**Records to process:**

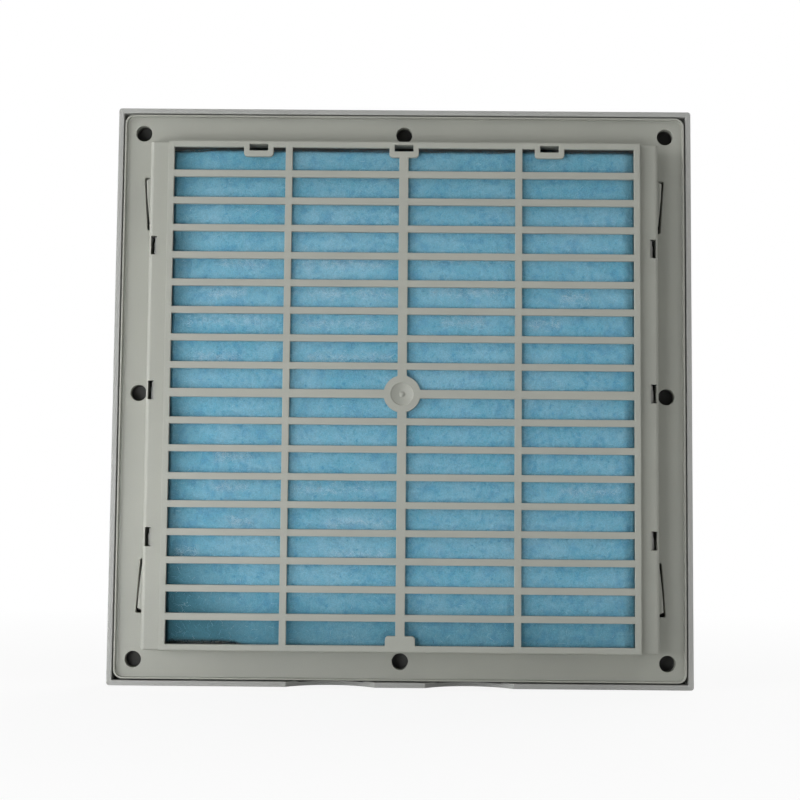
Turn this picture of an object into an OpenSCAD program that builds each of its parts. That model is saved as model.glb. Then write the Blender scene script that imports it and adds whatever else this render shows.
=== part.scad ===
// Exhaust filter grille for the wall of an equipment cabinet. X runs across, Z runs up and
// Y runs through the wall, from the cabinet side (minus) to the louvred front (plus).
// The origin is the centre of the mounting hole pattern, on the rear face of the flange.

/* [Panel cut-out] */
// Side of the square cut-out that the collar passes through
cutout_size = 224; // [185:1:300]
// Play between the collar's side walls and the cut-out, on each side
side_play = 0.6; // [0.3:0.1:1]
// Play between the collar's top and bottom walls and the cut-out, on each side
height_play = 1.4; // [0.8:0.1:2]
// How far the collar's centre lies below the centre of the hole pattern
collar_drop = 0.6; // [0:0.1:0.7]

/* [Mounting flange] */
// How far the flange reaches past the cut-out, on each side
flange_overlap = 12.5; // [11:0.5:20]
// Thickness of the flange plate
flange_t = 2.5; // [2:0.1:3.5]
// Corner radius of the flange plate
flange_corner = 4; // [1:0.5:6]
// Width of the raised lip round the flange's rear face
lip_w = 0.8; // [0.6:0.1:1.5]
// Height of the raised lip
lip_h = 1.5; // [0.8:0.1:2]
// Distance from the edge of the cut-out to the centre line of the holes
hole_margin = 4.25; // [4.2:0.05:5]
// Diameter of the mounting holes
hole_d = 7.1; // [5:0.1:7.4]
// Diameter of the boss round each mounting hole, on the front of the flange
boss_d = 11; // [9:0.5:12]
// Height of these bosses
boss_h = 3; // [1:0.5:4]
// Height of the rim round the mat opening, on the front of the flange
rim_h = 3; // [1:0.5:4]

/* [Collar] */
// How far the collar and its grille reach behind the flange
collar_depth = 14; // [12:0.5:24]
// Thickness of the collar's walls
collar_wall = 1.5; // [1.2:0.1:1.8]
// Width of the low strip down each side of the grille
strip_w = 8.5; // [7:0.1:10]
// How far the strips lie in front of the grille's rear face
strip_drop = 3.5; // [2.5:0.1:4]
// Thickness of the strips
strip_t = 1.5; // [1.2:0.1:2]
// Thickness of the riser between a strip and the grille
riser_t = 1.8; // [1.2:0.1:2.2]
// Radius of the strips' outer rear edge
strip_round = 2; // [0.5:0.1:2.5]
// Radius of the collar's corners and of its other rear edges
edge_round = 0.8; // [0.3:0.1:1]

/* [Rear grille] */
// Thickness of the grille
grille_t = 2; // [1.5:0.1:2.5]
// Width of the grille's side frame members
stile_w = 2.6; // [2.5:0.05:4]
// Width of the grille's top and bottom frame members
rail_w = 2.9; // [2.5:0.1:5]
// Columns of windows
columns = 4; // [2:2:6]
// Width of the upright bars
upright_w = 3; // [2:0.1:4]
// Width of the middle upright bar
mid_upright_w = 4; // [3:0.1:5]
// Spacing of the crossbars
crossbar_pitch = 12; // [10:0.5:16]
// Height of the crossbars
crossbar_h = 3; // [2:0.1:4]
// Height of the middle crossbar
mid_crossbar_h = 3.7; // [3:0.1:5]
// Diameter of the hub in the middle of the grille
hub_d = 16; // [12:0.5:18]
// Diameter of the dish in the hub
dish_d = 9.7; // [7:0.1:11]
// Depth of the step round the dish
dish_step = 0.5; // [0.1:0.1:0.5]
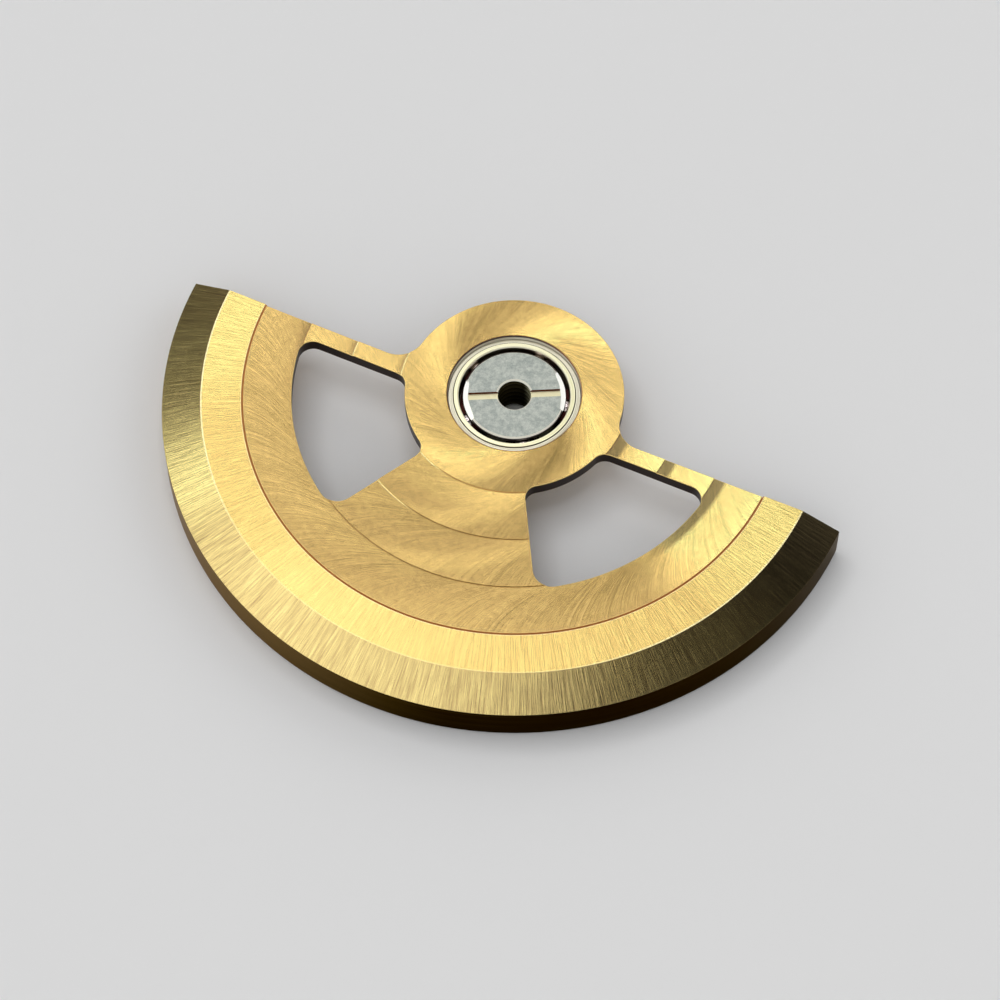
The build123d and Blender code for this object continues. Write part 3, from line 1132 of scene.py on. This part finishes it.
def lock_top(angles, profile, lines):
    """Top of the lock ring: its profile all round, cut by the slot and the crescents."""
    points, normals = profile
    loops = [lock_radius * heading(angles), hole_radius * heading(angles)[::-1]]
    rings = lines + [radius * heading(angles) for radius in points[1:-1, 0]]
    for width in (slot_half, slot_half + slot_wall):
        near, far = np.sqrt(np.array([hole_radius, lock_radius]) ** 2 - width**2)
        for side in (1, -1):
            for end in (1, -1):
                rings.append(np.array([(end * near, side * width), (end * far, side * width)]))
    flat, faces = flat_mesh(loops, rings, [0.0])
    height, disc = lock_top_height(flat, profile)
    solid = raised(flat, height)
    radius = np.linalg.norm(flat, axis=1)
    lean = np.interp(radius, points[:, 0], normals[:, 0])
    cone = raised(flat / radius[:, None] * lean[:, None], np.sqrt(1 - lean**2))
    on_disc = (np.abs(height - disc) < height_match)[faces].all(1)
    plane = face_normals(solid, faces)[:, None]
    shading = np.where(on_disc[:, None, None], cone[faces], plane)
    middle = flat[faces].mean(1)
    reach = np.linalg.norm(middle, axis=1)
    on_face = (reach > hole_radius + hole_chamfer) & (reach < lock_face_radius)
    finish = np.where(on_face, 0, 1)
    finish[~on_disc] = np.where(np.abs(middle[~on_disc, 1]) < slot_half, 4, 5)
    finish[~on_disc & (crescent_share(middle) > 0)] = 6
    return solid, faces, shading, finish


def thread_patch(angles, top):
    """Wall of the hole from the top's height at each angle down to its lower chamfer. The
    thread is a wave in radius that moves down by its pitch in a turn and fades at both ends."""
    bottom = stem_sink + hole_chamfer
    z = top[:, None] + np.linspace(0, 1, thread_steps) * (bottom - top[:, None])
    phase = (z / thread_pitch + angles[:, None] / (2 * np.pi)) % 1
    ridge = 1 - np.abs(2 * phase - 1)
    fade = np.clip(np.minimum(top[:, None] - z, z - bottom) / thread_runout, 0, 1)
    bore = hole_radius + thread_depth * ridge * fade
    wall = raised(bore[..., None] * heading(angles)[:, None], z)
    around = np.roll(wall, -1, 0) - np.roll(wall, 1, 0)
    normal = np.cross(around, np.gradient(wall, axis=1)).reshape(-1, 3)
    quads = grid_faces(*z.shape, wrap=True)
    return wall.reshape(-1, 3), quads, normal[quads], 3


def lock_ring():
    """Upper half of the inner ring: a hollow screw with a driver slot and a thread, and a
    shallow crescent cut beside each end of the slot. It is made with its slot along X."""
    crossings, lines = [], []
    for middle in crescent_angle - slot_angle + np.array([0, np.pi]):
        wall_top = (0, crescent_half_angle + crescent_end_wall)
        wall_foot = (slot_wall, crescent_half_angle)
        for step, spread in (wall_top, wall_foot):
            lines.append(crescent_walls(middle, step, spread))
            crossings += [middle - spread, middle + spread]
    for radius in (hole_radius, lock_radius):
        for width in (slot_half, slot_half + slot_wall):
            lean = np.arcsin(width / radius)
            crossings += [lean, -lean, np.pi + lean, np.pi - lean]
    angles = np.append(full_turn(), crossings) % (2 * np.pi)
    angles = np.unique(np.round(angles, angle_digits))
    above = [
        (lock_radius, lock_edge),
        (lock_face_radius, bearing_top),
        (hole_radius + hole_chamfer, bearing_top),
        (hole_radius, bearing_top - hole_chamfer),
    ]
    above = [part[::-1] for part in ease(above, fine_break)]
    below = [
        (hole_radius, stem_sink + hole_chamfer),
        (hole_radius + hole_chamfer, stem_sink),
        (stem_radius, stem_sink),
        (stem_radius, ball_height),
        (core_race_radius, ball_height),
        race_corner(-1, 1),
        (inner_lip, ball_height + lip_rise),
        (lock_radius, ball_height + lip_rise + lock_underside),
        (lock_radius, lock_edge),
    ]
    below = ease(below, fine_break)
    outside = revolve(below, angles, 2)
    edge = outside[0][len(below[0]) - 1 :: len(below[0])]
    edge[:, 2] = lock_top_height(lock_radius * heading(angles), above)[0]
    bore_top = lock_top_height(hole_radius * heading(angles), above)[0]
    patches = [lock_top(angles, above, lines), outside, thread_patch(angles, bore_top)]
    turn = np.array(Matrix.Rotation(slot_angle, 3, "Z"))
    patches = [(p @ turn.T, q, n @ turn.T, m) for p, q, n, m in patches]
    materials = [disc_steel, chamfer_steel, core_steel, hole_steel, slot_steel, slot_side_shade]
    return mesh_object("slotted_screw", patches, materials + [crescent_steel])


def ball(number):
    """A ball from the six sides of a cube, pushed out to the sphere: a point of a side goes
    to the unit vector along axis + tan(u) first + tan(v) second."""
    angle = ball_start_angle + number * 2 * np.pi / ball_count
    centre = np.append(pitch_radius * heading(angle), ball_height)
    spread = np.tan(np.linspace(-np.pi / 4, np.pi / 4, ball_steps + 1))
    u, v = np.meshgrid(spread, spread, indexing="ij")
    patches = []
    for axis in np.concatenate([np.eye(3), -np.eye(3)]):
        first = np.roll(np.abs(axis), 1)
        second = np.cross(axis, first)
        point = unit(axis + u[..., None] * first + v[..., None] * second).reshape(-1, 3)
        faces = grid_faces(*u.shape)
        patches.append((centre + ball_radius * point, faces, point[faces], 0))
    return mesh_object(f"bearing_ball_{number + 1}", patches, [ball_steel])


def place(piece, body, node, slot):
    """The piece rides on its body and stands for its CAD node, which it hides. The slot is not
    used.
    """
    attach(piece, body)
    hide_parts(node)


place(rotor_plate(), "rotor", "rotor_plate", "plate")
place(rim_weight(), "rotor", "rim_weight", "rim")
place(outer_ring(), "rotor", "bearing_outer_ring", "ring_steel")
place(drive_gear(), "rotor", "drive_gear", "gear")
place(core(), "inner_ring", "bearing_core", "core_steel")
place(lock_ring(), "inner_ring", "slotted_lock_ring", "lock_steel")
for number in range(ball_count):
    name = f"ball_{number + 1}"
    place(ball(number), name, name, "balls")

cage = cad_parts["ball_cage"]
cage.data.materials.clear()
cage.data.materials.append(cage_bronze)

# Camera, where the photograph was taken from, in millimetres, and in metres how near and how
# far it sees, and the floor's half side and height
sensor_width = 36.0
lens = 126.7
camera_elevation = np.radians(60.36)
camera_azimuth = np.radians(24.17)
camera_roll = np.radians(0.09)
camera_target = np.array([0.886, -3.187, 0.0])
camera_distance = 122.49
clip_near = 0.001
clip_far = 10.0
floor_reach = 1.0
floor_height = -0.00002


def back_vector(azimuth, elevation):
    """Unit vector from the object to an eye at this azimuth, from -Y, and elevation."""
    flat = np.array([np.sin(azimuth), -np.cos(azimuth)]) * np.cos(elevation)
    return np.append(flat, np.sin(elevation))


def add_camera():
    """The camera looks at its target from where the photograph was taken."""
    back = back_vector(camera_azimuth, camera_elevation)
    right = np.array([np.cos(camera_azimuth), np.sin(camera_azimuth), 0])
    up = np.cross(back, right)
    c, s = np.cos(camera_roll), np.sin(camera_roll)
    axes = np.column_stack([c * right + s * up, c * up - s * right, back])
    data = bpy.data.cameras.new("camera")
    data.lens = lens
    data.sensor_width = sensor_width
    data.clip_start = clip_near
    data.clip_end = clip_far
    camera = bpy.data.objects.new("camera", data)
    bpy.context.scene.collection.objects.link(camera)
    place = (camera_target + back * camera_distance) * MM
    camera.matrix_world = Matrix.Translation(place) @ Matrix(axes.tolist()).to_4x4()
    bpy.context.scene.camera = camera


def add_floor():
    """Plain pale floor just under the part."""
    material = Finish("floor").shade(linear((240, 240, 240)), 0.8, metallic=0.0)
    data = bpy.data.meshes.new("floor")
    corners = [(-1, -1), (1, -1), (1, 1), (-1, 1)]
    corners = [(floor_reach * x, floor_reach * y, floor_height) for x, y in corners]
    data.from_pydata(corners, [], [(0, 1, 2, 3)])
    data.materials.append(material)
    floor = bpy.data.objects.new("floor", data)
    bpy.context.scene.collection.objects.link(floor)


# Light levels: 1 shows a white surface as white. A direction's place is its part along X and Y
lamp_centre = (-0.225, 0.093)
lamp_stretch = 1.09
lamp_inner = 0.25
lamp_outer = 0.385
lamp_blur = 0.015
lamp_level = 3.2
lamp_side_level = 0.5
lamp_hole_level = 1.2
sky_level = 0.07
front_level = 1.0
horizon_level = 1.0
horizon_start = 0.58
horizon_full = 0.74
front_fade = (-0.3, -0.6)
dim_centre = (-0.68, 0.36)
dim_fade = (0.3, 0.14)
dim_share = 0.85


def add_world():
    """Dim surroundings, paler in front and near the horizon but for one dim spot, with a
    large soft ring lamp overhead."""
    world = bpy.data.worlds.new("studio")
    t = Tree(world)
    x, y, _ = t.split(t.node("ShaderNodeTexCoord", output="Generated"))
    across = (x - lamp_centre[0]) / lamp_stretch
    along = y - lamp_centre[1]
    reach = t.math("SQRT", across * across + along * along)
    lit = t.ramp(reach, lamp_outer + lamp_blur, lamp_outer - lamp_blur)
    hole = t.ramp(reach, lamp_inner + lamp_blur, lamp_inner - lamp_blur)
    front = t.ramp(y, *front_fade)
    low = t.ramp(t.math("SQRT", x * x + y * y), horizon_start, horizon_full)
    aside, ahead = x - dim_centre[0], y - dim_centre[1]
    spot = t.ramp(t.math("SQRT", aside * aside + ahead * ahead), *dim_fade)
    low = low * (1 - spot * dim_share)
    level = sky_level + front * (front_level - sky_level)
    level = level + low * (horizon_level - level)
    ring = lamp_level - across / lamp_outer * lamp_side_level
    level = level + lit * (ring - level) + hole * (lamp_hole_level - ring)
    background = t.node("ShaderNodeBackground", inputs={"Strength": level})
    t.node("ShaderNodeOutputWorld", inputs={"Surface": background}, output=None)
    bpy.context.scene.world = world


add_camera()
add_floor()
add_world()

bpy.context.scene.view_settings.view_transform = "Standard"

**Exercise details:** Everything from the first line of the material through the line containing "collar_drop = 0.6; // [0:0.1:0.7]" is to be printed exactly; lines after that are to be left out.

**Worked solution:**
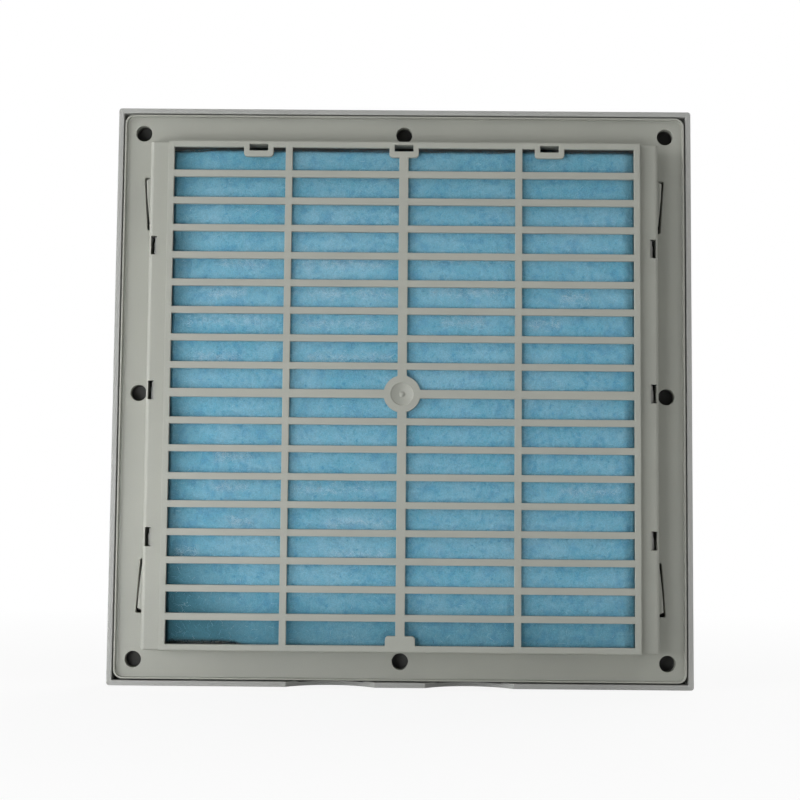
Turn this picture of an object into an OpenSCAD program that builds each of its parts. That model is saved as model.glb. Then write the Blender scene script that imports it and adds whatever else this render shows.
=== part.scad ===
// Exhaust filter grille for the wall of an equipment cabinet. X runs across, Z runs up and
// Y runs through the wall, from the cabinet side (minus) to the louvred front (plus).
// The origin is the centre of the mounting hole pattern, on the rear face of the flange.

/* [Panel cut-out] */
// Side of the square cut-out that the collar passes through
cutout_size = 224; // [185:1:300]
// Play between the collar's side walls and the cut-out, on each side
side_play = 0.6; // [0.3:0.1:1]
// Play between the collar's top and bottom walls and the cut-out, on each side
height_play = 1.4; // [0.8:0.1:2]
// How far the collar's centre lies below the centre of the hole pattern
collar_drop = 0.6; // [0:0.1:0.7]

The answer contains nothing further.